Task instructions: Go through the listing and copy every line word for word.

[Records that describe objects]
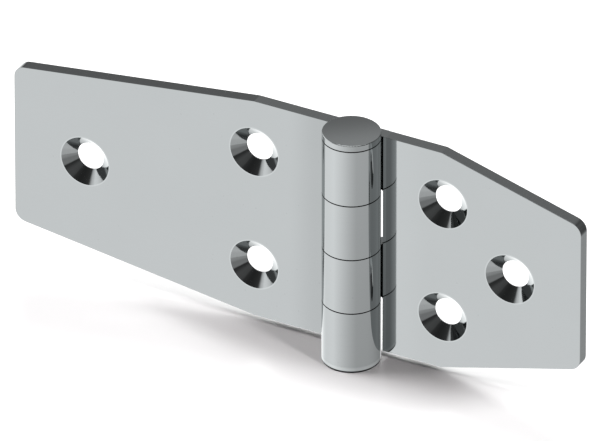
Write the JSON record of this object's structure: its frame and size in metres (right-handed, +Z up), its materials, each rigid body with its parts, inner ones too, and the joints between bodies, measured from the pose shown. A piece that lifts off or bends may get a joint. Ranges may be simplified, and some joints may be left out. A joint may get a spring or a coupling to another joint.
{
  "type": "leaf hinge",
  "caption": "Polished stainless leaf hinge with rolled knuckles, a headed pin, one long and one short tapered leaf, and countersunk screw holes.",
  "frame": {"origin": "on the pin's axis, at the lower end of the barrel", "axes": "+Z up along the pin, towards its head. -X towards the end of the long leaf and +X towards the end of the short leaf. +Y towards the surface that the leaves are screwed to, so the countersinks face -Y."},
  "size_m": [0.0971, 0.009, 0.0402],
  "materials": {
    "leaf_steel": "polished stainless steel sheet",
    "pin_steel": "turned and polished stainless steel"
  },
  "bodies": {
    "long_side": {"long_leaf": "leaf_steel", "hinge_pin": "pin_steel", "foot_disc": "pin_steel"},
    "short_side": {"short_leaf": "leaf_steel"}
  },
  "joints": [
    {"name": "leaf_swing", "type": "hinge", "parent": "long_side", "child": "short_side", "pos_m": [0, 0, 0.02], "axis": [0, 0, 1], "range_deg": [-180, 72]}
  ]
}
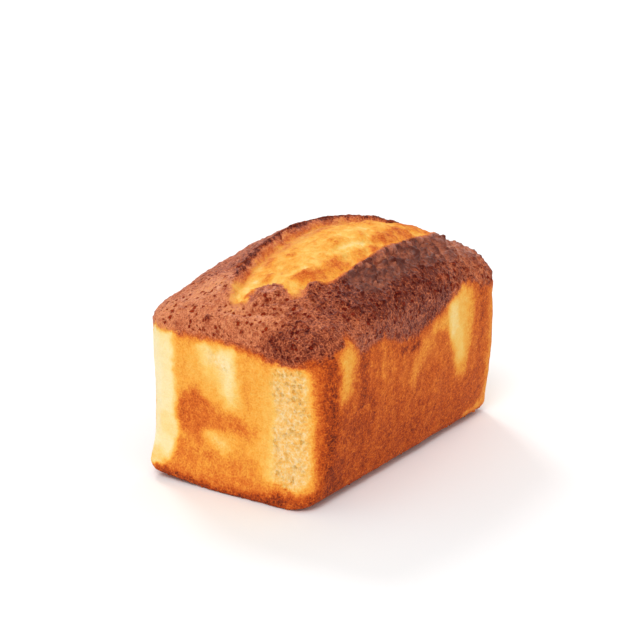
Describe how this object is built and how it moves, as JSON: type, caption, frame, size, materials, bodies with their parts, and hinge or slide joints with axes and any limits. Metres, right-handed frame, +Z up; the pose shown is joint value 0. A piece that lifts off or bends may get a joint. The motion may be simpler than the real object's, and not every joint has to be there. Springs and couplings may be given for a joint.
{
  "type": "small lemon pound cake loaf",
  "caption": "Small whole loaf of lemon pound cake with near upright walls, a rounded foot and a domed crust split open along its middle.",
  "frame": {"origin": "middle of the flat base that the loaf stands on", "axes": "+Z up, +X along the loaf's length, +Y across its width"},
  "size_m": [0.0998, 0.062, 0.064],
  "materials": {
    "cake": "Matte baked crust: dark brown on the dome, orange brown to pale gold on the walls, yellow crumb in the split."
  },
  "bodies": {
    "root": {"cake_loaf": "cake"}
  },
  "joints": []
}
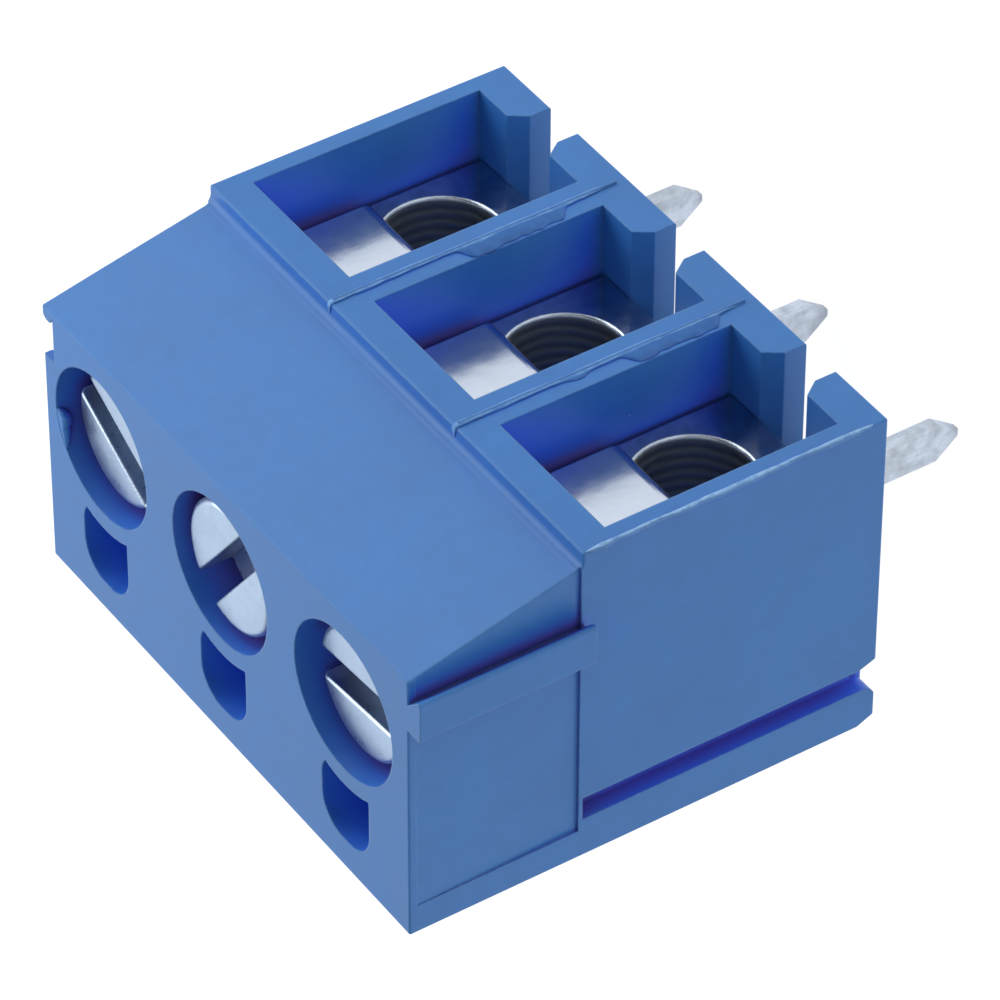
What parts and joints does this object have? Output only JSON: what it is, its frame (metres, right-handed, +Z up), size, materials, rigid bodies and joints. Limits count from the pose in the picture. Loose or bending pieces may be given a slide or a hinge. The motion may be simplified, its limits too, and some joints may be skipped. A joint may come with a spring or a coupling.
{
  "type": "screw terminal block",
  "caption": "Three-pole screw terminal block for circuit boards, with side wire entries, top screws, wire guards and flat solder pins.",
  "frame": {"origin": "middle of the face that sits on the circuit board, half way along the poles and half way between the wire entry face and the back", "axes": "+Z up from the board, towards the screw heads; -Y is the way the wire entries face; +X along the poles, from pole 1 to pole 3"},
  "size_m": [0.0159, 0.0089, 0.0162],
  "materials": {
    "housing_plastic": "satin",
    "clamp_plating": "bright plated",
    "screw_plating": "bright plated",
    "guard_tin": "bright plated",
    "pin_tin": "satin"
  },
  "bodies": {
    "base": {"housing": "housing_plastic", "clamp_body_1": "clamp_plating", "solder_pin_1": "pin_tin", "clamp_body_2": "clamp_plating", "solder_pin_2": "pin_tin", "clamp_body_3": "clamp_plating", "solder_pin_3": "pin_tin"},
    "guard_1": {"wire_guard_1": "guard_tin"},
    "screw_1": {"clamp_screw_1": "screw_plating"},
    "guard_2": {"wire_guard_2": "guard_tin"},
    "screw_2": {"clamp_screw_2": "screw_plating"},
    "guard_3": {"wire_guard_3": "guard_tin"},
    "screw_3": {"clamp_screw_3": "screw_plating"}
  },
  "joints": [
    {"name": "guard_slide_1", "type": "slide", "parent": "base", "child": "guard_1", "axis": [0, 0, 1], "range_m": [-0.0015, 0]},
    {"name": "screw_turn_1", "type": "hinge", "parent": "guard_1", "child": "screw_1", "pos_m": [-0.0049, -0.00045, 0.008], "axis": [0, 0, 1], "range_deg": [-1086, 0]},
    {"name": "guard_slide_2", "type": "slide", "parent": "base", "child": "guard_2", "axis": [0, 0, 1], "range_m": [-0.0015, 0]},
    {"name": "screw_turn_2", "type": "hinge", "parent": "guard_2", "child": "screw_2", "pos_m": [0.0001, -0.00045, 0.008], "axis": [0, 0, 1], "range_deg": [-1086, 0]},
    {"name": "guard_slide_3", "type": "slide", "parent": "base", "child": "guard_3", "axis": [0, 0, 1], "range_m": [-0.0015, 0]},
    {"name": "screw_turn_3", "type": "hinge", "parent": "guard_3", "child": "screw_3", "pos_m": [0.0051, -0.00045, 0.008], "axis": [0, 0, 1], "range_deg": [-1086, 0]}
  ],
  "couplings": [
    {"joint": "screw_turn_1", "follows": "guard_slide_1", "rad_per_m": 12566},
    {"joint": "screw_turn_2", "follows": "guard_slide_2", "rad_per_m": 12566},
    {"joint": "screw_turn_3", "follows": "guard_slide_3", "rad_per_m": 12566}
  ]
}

Solution to this task:
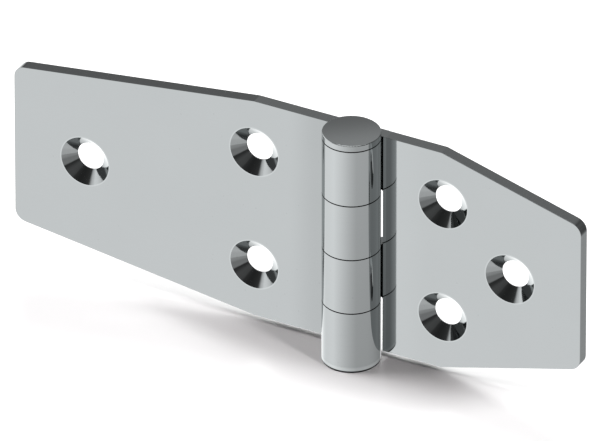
Write the JSON record of this object's structure: its frame and size in metres (right-handed, +Z up), its materials, each rigid body with its parts, inner ones too, and the joints between bodies, measured from the pose shown. A piece that lifts off or bends may get a joint. Ranges may be simplified, and some joints may be left out. A joint may get a spring or a coupling to another joint.
{
  "type": "leaf hinge",
  "caption": "Polished stainless leaf hinge with rolled knuckles, a headed pin, one long and one short tapered leaf, and countersunk screw holes.",
  "frame": {"origin": "on the pin's axis, at the lower end of the barrel", "axes": "+Z up along the pin, towards its head. -X towards the end of the long leaf and +X towards the end of the short leaf. +Y towards the surface that the leaves are screwed to, so the countersinks face -Y."},
  "size_m": [0.0971, 0.009, 0.0402],
  "materials": {
    "leaf_steel": "polished stainless steel sheet",
    "pin_steel": "turned and polished stainless steel"
  },
  "bodies": {
    "long_side": {"long_leaf": "leaf_steel", "hinge_pin": "pin_steel", "foot_disc": "pin_steel"},
    "short_side": {"short_leaf": "leaf_steel"}
  },
  "joints": [
    {"name": "leaf_swing", "type": "hinge", "parent": "long_side", "child": "short_side", "pos_m": [0, 0, 0.02], "axis": [0, 0, 1], "range_deg": [-180, 72]}
  ]
}
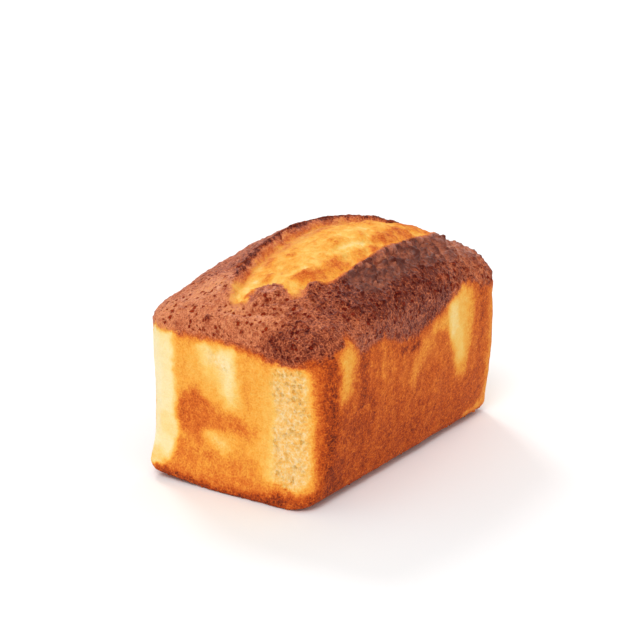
Describe how this object is built and how it moves, as JSON: type, caption, frame, size, materials, bodies with their parts, and hinge or slide joints with axes and any limits. Metres, right-handed frame, +Z up; the pose shown is joint value 0. A piece that lifts off or bends may get a joint. The motion may be simpler than the real object's, and not every joint has to be there. Springs and couplings may be given for a joint.
{
  "type": "small lemon pound cake loaf",
  "caption": "Small whole loaf of lemon pound cake with near upright walls, a rounded foot and a domed crust split open along its middle.",
  "frame": {"origin": "middle of the flat base that the loaf stands on", "axes": "+Z up, +X along the loaf's length, +Y across its width"},
  "size_m": [0.0998, 0.062, 0.064],
  "materials": {
    "cake": "Matte baked crust: dark brown on the dome, orange brown to pale gold on the walls, yellow crumb in the split."
  },
  "bodies": {
    "root": {"cake_loaf": "cake"}
  },
  "joints": []
}
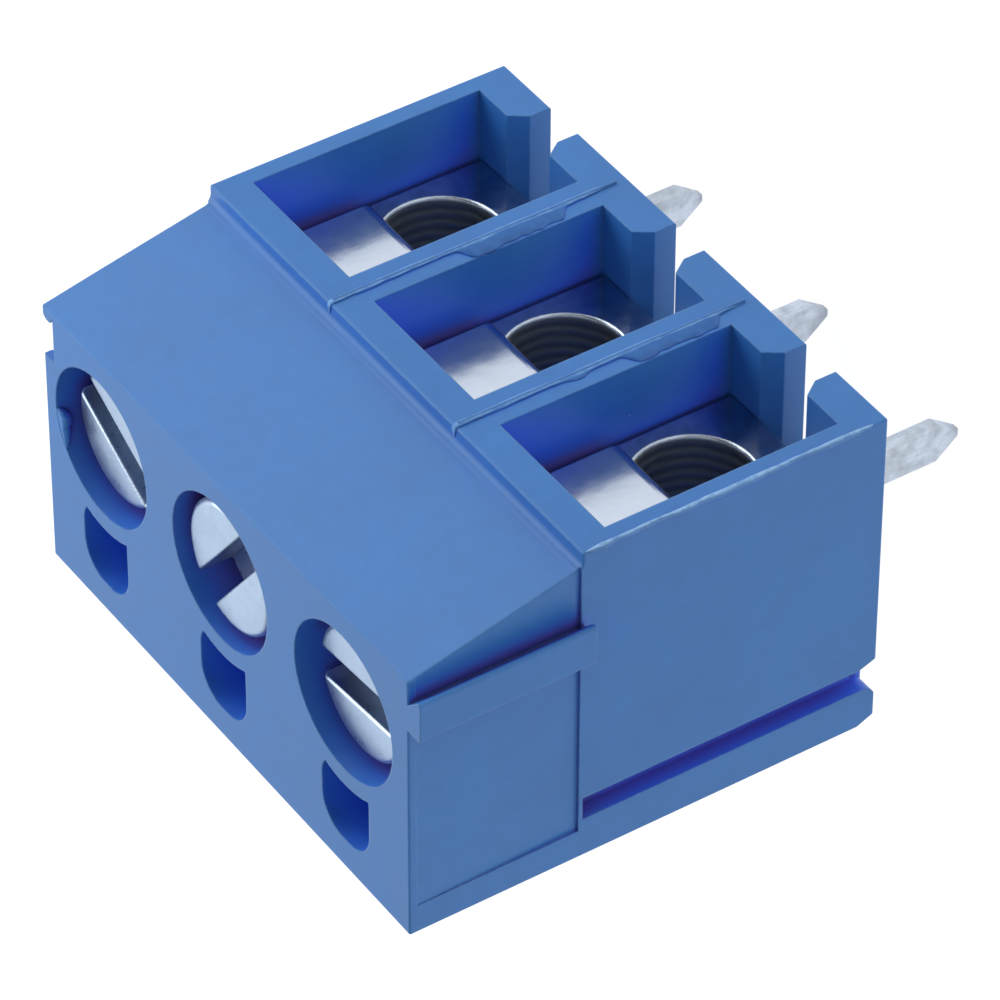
What parts and joints does this object have? Output only JSON: what it is, its frame (metres, right-handed, +Z up), size, materials, rigid bodies and joints. Limits count from the pose in the picture. Loose or bending pieces may be given a slide or a hinge. The motion may be simplified, its limits too, and some joints may be skipped. A joint may come with a spring or a coupling.
{
  "type": "screw terminal block",
  "caption": "Three-pole screw terminal block for circuit boards, with side wire entries, top screws, wire guards and flat solder pins.",
  "frame": {"origin": "middle of the face that sits on the circuit board, half way along the poles and half way between the wire entry face and the back", "axes": "+Z up from the board, towards the screw heads; -Y is the way the wire entries face; +X along the poles, from pole 1 to pole 3"},
  "size_m": [0.0159, 0.0089, 0.0162],
  "materials": {
    "housing_plastic": "satin",
    "clamp_plating": "bright plated",
    "screw_plating": "bright plated",
    "guard_tin": "bright plated",
    "pin_tin": "satin"
  },
  "bodies": {
    "base": {"housing": "housing_plastic", "clamp_body_1": "clamp_plating", "solder_pin_1": "pin_tin", "clamp_body_2": "clamp_plating", "solder_pin_2": "pin_tin", "clamp_body_3": "clamp_plating", "solder_pin_3": "pin_tin"},
    "guard_1": {"wire_guard_1": "guard_tin"},
    "screw_1": {"clamp_screw_1": "screw_plating"},
    "guard_2": {"wire_guard_2": "guard_tin"},
    "screw_2": {"clamp_screw_2": "screw_plating"},
    "guard_3": {"wire_guard_3": "guard_tin"},
    "screw_3": {"clamp_screw_3": "screw_plating"}
  },
  "joints": [
    {"name": "guard_slide_1", "type": "slide", "parent": "base", "child": "guard_1", "axis": [0, 0, 1], "range_m": [-0.0015, 0]},
    {"name": "screw_turn_1", "type": "hinge", "parent": "guard_1", "child": "screw_1", "pos_m": [-0.0049, -0.00045, 0.008], "axis": [0, 0, 1], "range_deg": [-1086, 0]},
    {"name": "guard_slide_2", "type": "slide", "parent": "base", "child": "guard_2", "axis": [0, 0, 1], "range_m": [-0.0015, 0]},
    {"name": "screw_turn_2", "type": "hinge", "parent": "guard_2", "child": "screw_2", "pos_m": [0.0001, -0.00045, 0.008], "axis": [0, 0, 1], "range_deg": [-1086, 0]},
    {"name": "guard_slide_3", "type": "slide", "parent": "base", "child": "guard_3", "axis": [0, 0, 1], "range_m": [-0.0015, 0]},
    {"name": "screw_turn_3", "type": "hinge", "parent": "guard_3", "child": "screw_3", "pos_m": [0.0051, -0.00045, 0.008], "axis": [0, 0, 1], "range_deg": [-1086, 0]}
  ],
  "couplings": [
    {"joint": "screw_turn_1", "follows": "guard_slide_1", "rad_per_m": 12566},
    {"joint": "screw_turn_2", "follows": "guard_slide_2", "rad_per_m": 12566},
    {"joint": "screw_turn_3", "follows": "guard_slide_3", "rad_per_m": 12566}
  ]
}